And this became a huge frustration for me, I needed a tablet then for my work. Datawind said they will deliver in weeks, 1 month, 2 month, in May, in July and its going on and I have not received anything yet. I even delayed buying other tablet waiting for them.


----------



## kg11sgbg (Sep 29, 2012)

^^correctly marked @bubusam13,hopefully  you bought Tablet from any one of them:---> Penta/Micromax/Zen/iBerry/Kobian/VeeDee/iBall/Attitude Daksha/iBall/etc...
We think DataWind is a null & void company,it even doesn't exist anymore.We should forget about it now.

Also to other Forum Friends,like us,those of whom had booked+prepaid for Ubislate7+ Tablet,I think better buy a new one according to your budget+choice*;*rest is forget about DataWind...


----------



## CyberKID (Sep 29, 2012)

beta yeh sarkaari kaam hai ......

sarak sarak ke hi hoga


----------



## ssdivisiongermany1933 (Oct 1, 2012)

if Akash comes into existence by chance , it has still great chance to exist because of its ultra low price and don't forget tablets made for students , Hopefull we would able to find them easily in grey market for 300-400 bucks more


----------



## kg11sgbg (Oct 1, 2012)

^^ Chances are *100000:1*; where 100000 part is *non-existence/non-receiving/non-refund/THEFT/BURGLARY/etc... of the Akash or Akash-2 or Ubislate7+ or Ubislate7Ri/Ci/Ri+/Ci+* series manufactured by a DAMNED cheater and SCAM company.
1 part is the chance of getting it(still sceptical about the functions & reliability).

In one word the fate of this Tablet is "B L E A K"....to customers(COMMON PUBLIC those of whom had PRE-PAID or READY TO PAY).


----------



## Desmond (Oct 1, 2012)

Is there anyone at all who's even got it?
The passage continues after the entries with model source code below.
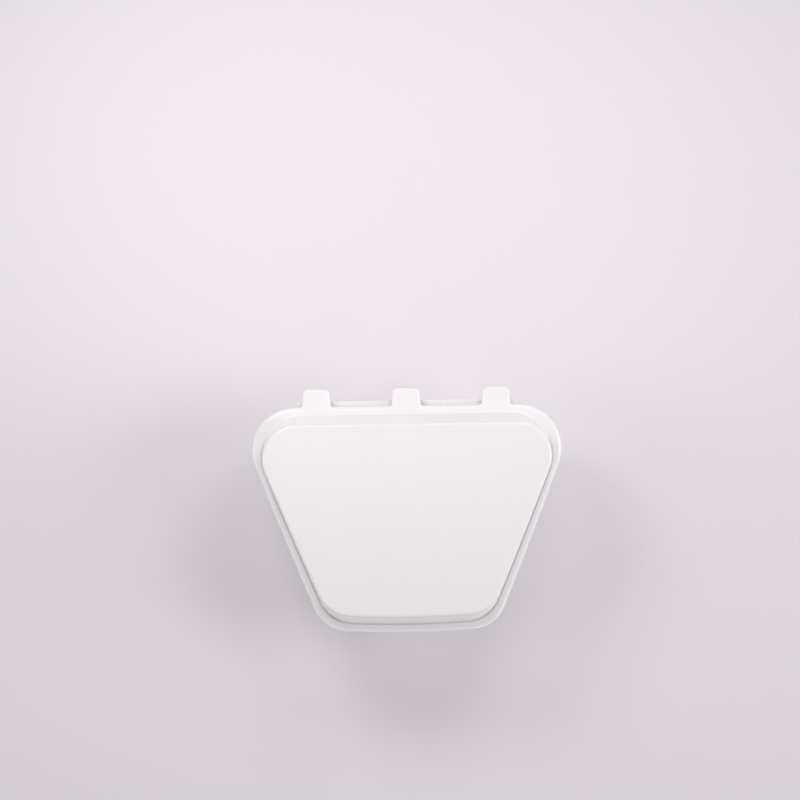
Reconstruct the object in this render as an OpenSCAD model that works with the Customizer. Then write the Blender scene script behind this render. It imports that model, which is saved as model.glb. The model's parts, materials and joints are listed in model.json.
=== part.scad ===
// Denture case: a shallow white moulded tub with a hinged lid.
// Seen from above it is a rounded trapezoid, wide at the hinge and narrow at
// the front. Three hooked lugs on the lid clip over a round bar that is
// moulded along the rear flange of the tub, and the lid swings on that bar.
//
// Frame: millimetres, +Z up through the lid, +Y towards the hinge,
// origin in the middle of the footprint at the level it stands on.

/* [Outline] */
// Width of the lid rim at its widest
rim_width = 89; // [84:0.5:95]
// Depth of the lid rim from front to hinge side, without the lugs
rim_depth = 65.2; // [62:0.1:70]
// Radius of the two corners beside the hinge
rear_radius = 12.7; // [11:0.1:14]
// Radius of the two front corners
front_radius = 10.4; // [10.2:0.1:12]
// Lean of the sides where they leave the rear corners
side_lean = 21; // [18:0.5:22]
// Further turn of the sides, which bow outward a little
side_turn = 1.5; // [1:0.5:4]
// Radius of the bow along the front edge
front_bow = 300; // [200:10:500]

/* [Heights] */
// Total height, closed
total_height = 40; // [36:0.5:46]
// Height of the tub's flange, where the lid closes on it
flange_top = 27; // [24:0.5:30]
// Height of the lid's rim above its lower edge
rim_height = 4.1; // [3.6:0.1:5]

/* [Lid] */
// Width of the ledge round the raised wall at the two widest points
ledge_side = 3.05; // [2.9:0.05:3.1]
// Width of the ledge on the hinge side
ledge_rear = 2.8; // [2.5:0.05:3.2]
// Width of the ledge at the front
ledge_front = 2.75; // [2.4:0.05:3.2]
// Rear corner radius of the raised wall's foot
foot_rear_radius = 11.8; // [11:0.1:12]
// Front corner radius of the raised wall's foot
foot_front_radius = 10.2; // [9.8:0.1:10.8]
// Set-back of the raised panel's edge at the two widest points
panel_side_inset = 3.45; // [3.3:0.05:4]
// Set-back of the raised panel's edge on the hinge side
panel_rear_inset = 5.2; // [4.6:0.1:6]
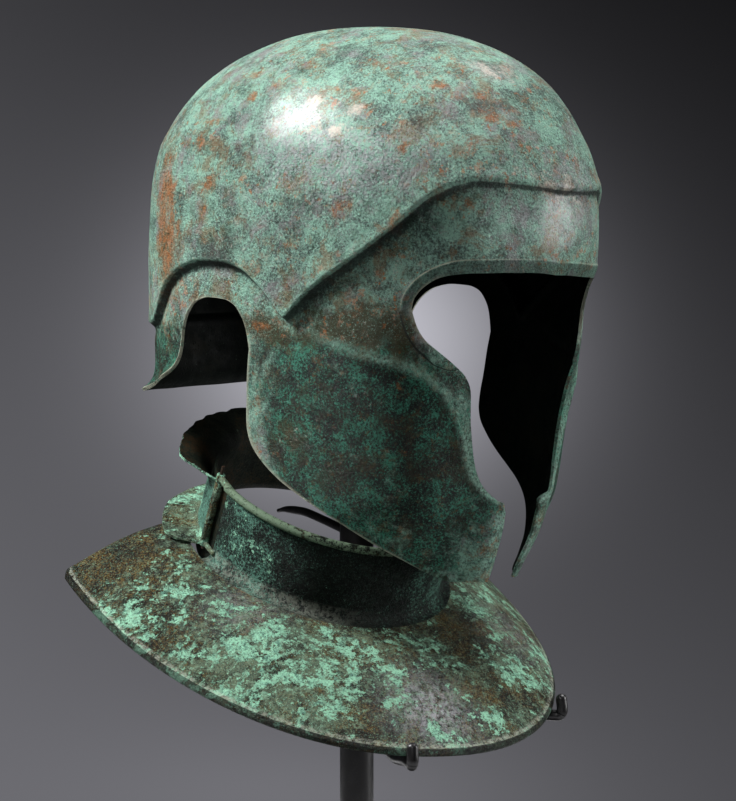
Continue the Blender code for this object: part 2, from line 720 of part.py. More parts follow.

I mean, someone besides TDF.


----------



## bubusam13 (Oct 1, 2012)

I wanna ask what made for students means ? Is there any special chip they can handle any complex calculations like in graphics or are they so easy to use without any effort.

A student who needs a tablet can also afford a good tablet. What Akash having is a low configuration, resistive screen and very low quality builds. I have seen pictures where housing is open and electronics inside are fixed with tape. If you provide such devices to students which under perform, or stops working all of a sudden, it will be just a frustration for students.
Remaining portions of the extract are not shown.